Scenes that internalise the conflict. One complain about Social Network, and there are really very few (its score is a staggering 97% on rottentomatoes.com), is that the film is low on soul count. A lot of it has to do with the fact that we never see the main players emote dramatically. Especially Jesse who runs the entire show with a neutral look. Right from the teaser poster of the film which had a close-up of his face, we hardly ever see any emotion flit across Jesse’s face. It’s all happening in that precious little head. And how do you show that? Go to the opening credits scene when Mark is walking from the bar, where he is dumped by Erica, to his room. This walk across a throbbing Harvard campus where he just hangs his hooded head thinking of his ‘web’ of revenge is a terrific one-against-the-world scene. The only time he looks up is for a guy playing the violin. And then he moves on. Fincher wanted to shoot this elaborate scene in one single shot. He couldn’t. But he still drove home the point.

The best closing scene in a long time. It’s that little cup of single-shot espresso after a great dinner. The man who got 500 million friends (and counting) together on one web platform, is refreshing the page every couple of seconds, hoping that his friend request is accepted. The youngest billionaire in the world who’s created the greatest social networking hub in the history of human civilisation is a loner desperately seeking acceptance. He has “I’m CEO, bitch” on his business card but if that bitch doesn’t respond to his friend request, nothing else really matters. Perhaps that’s why Facebook is still “expanding”.
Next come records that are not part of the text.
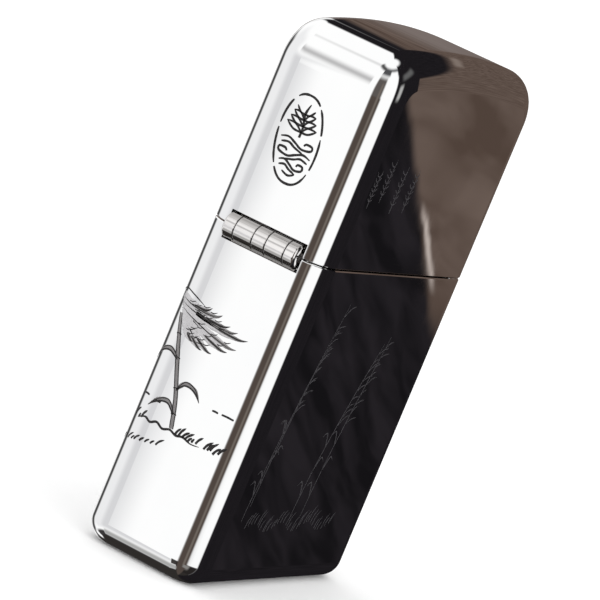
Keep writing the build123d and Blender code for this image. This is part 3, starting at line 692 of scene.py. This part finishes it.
def front_reeds():
    """Faint, shallow reeds on the front of the case and sprigs on the front of the lid."""
    faint_rise = 0.006
    bm = bmesh.new()
    rng = random.Random(11)
    stalks = [(10.9, 7.4, 4.6, 23.5), (11.6, 9.0, 3.2, 19.5)]
    stalks += [(22.2, 7.8, 5.6, 19.0), (24.6, 7.6, 4.2, 20.0)]
    for s, z, lean, height in stalks:
        line = [(s + lean * t**1.4, z + height * t) for t in (0, 0.25, 0.5, 0.75, 1)]
        stroke(bm, line, 0.2, (0.6, 0.3), faint_rise)
        for k in range(9):
            t = 0.52 + 0.052 * k
            foot = (s + lean * t**1.4, z + height * t)
            reach, drop = rng.uniform(1.0, 2.1), rng.uniform(0.3, 1.3)
            middle = (foot[0] + reach * 0.5, foot[1] + drop * 0.75)
            tip = (foot[0] + reach, foot[1] + drop)
            stroke(bm, [foot, middle, tip], 0.17, (0.7, 0.1), faint_rise)
        for k in range(3):
            t = 0.12 + 0.14 * k
            foot = (s + lean * t**1.4, z + height * t)
            side = 1 if k % 2 else -1
            leaf = [foot, (foot[0] + side * 0.8, foot[1] + 1.5), (foot[0] + side * 1.6, foot[1] + 1.1)]
            stroke(bm, leaf, 0.24, (0.7, 0.1), faint_rise)
    for k in range(34):
        s = 12.5 + 0.62 * k + rng.uniform(-0.2, 0.2)
        z = 6.6 + 0.5 * math.sin(k * 0.6)
        height = rng.uniform(0.7, 1.9)
        points = [(s, z), (s + height * 0.15, z + height * 0.6), (s + height * 0.5, z + height)]
        stroke(bm, points, 0.18, (0.8, 0.1), faint_rise)
    finish_engraving("case_front_etching", bm, "case", faint_etch)
    bm = bmesh.new()
    for s, z, height in ((9.6, 40.9, 4.0), (12.0, 41.6, 4.6), (15.4, 40.6, 5.0), (18.4, 40.8, 4.6)):
        stem = [(s, z), (s + 0.1, z + height * 0.5), (s + 0.45, z + height)]
        stroke(bm, stem, 0.2, (0.7, 0.2), faint_rise)
        for k in range(6):
            foot_z = z + height * (0.18 + 0.13 * k)
            for side in (1, -1):
                tip = (s + side * rng.uniform(0.45, 0.8), foot_z + rng.uniform(0.25, 0.5))
                barb = [(s + 0.05, foot_z), (s + side * 0.35, foot_z + 0.12), tip]
                stroke(bm, barb, 0.17, (0.8, 0.2), faint_rise)
    finish_engraving("lid_front_etching", bm, "lid", faint_etch)


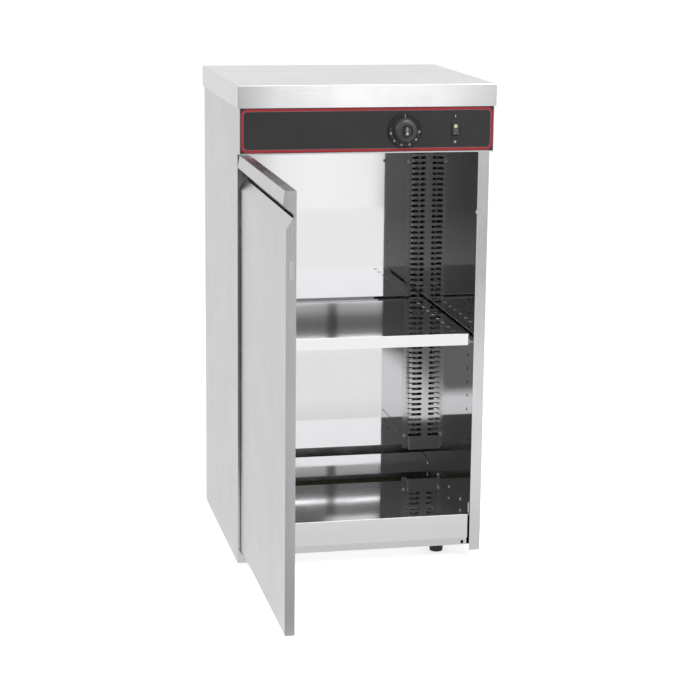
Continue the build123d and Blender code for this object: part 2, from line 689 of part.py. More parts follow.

Do the new. All of them have done this and that in the past and have also bagged big projects for the future but with The Social Network, Jesse Eisenberg, Andrew Garfield and Armie Hammer have arrived. Jesse with his loaded blank looks, Andrew with his knowing empty stares and Armie with a way-out double act are the anchors of the movie and naturally the future force of Hollywood moviedom. Not forgetting the brilliant three-scene cameo by Rooney Mara, our new girl with the dragon tattoo. And did we hear Justin Timberlake? Well, Sean Parker couldn’t have been anyone else.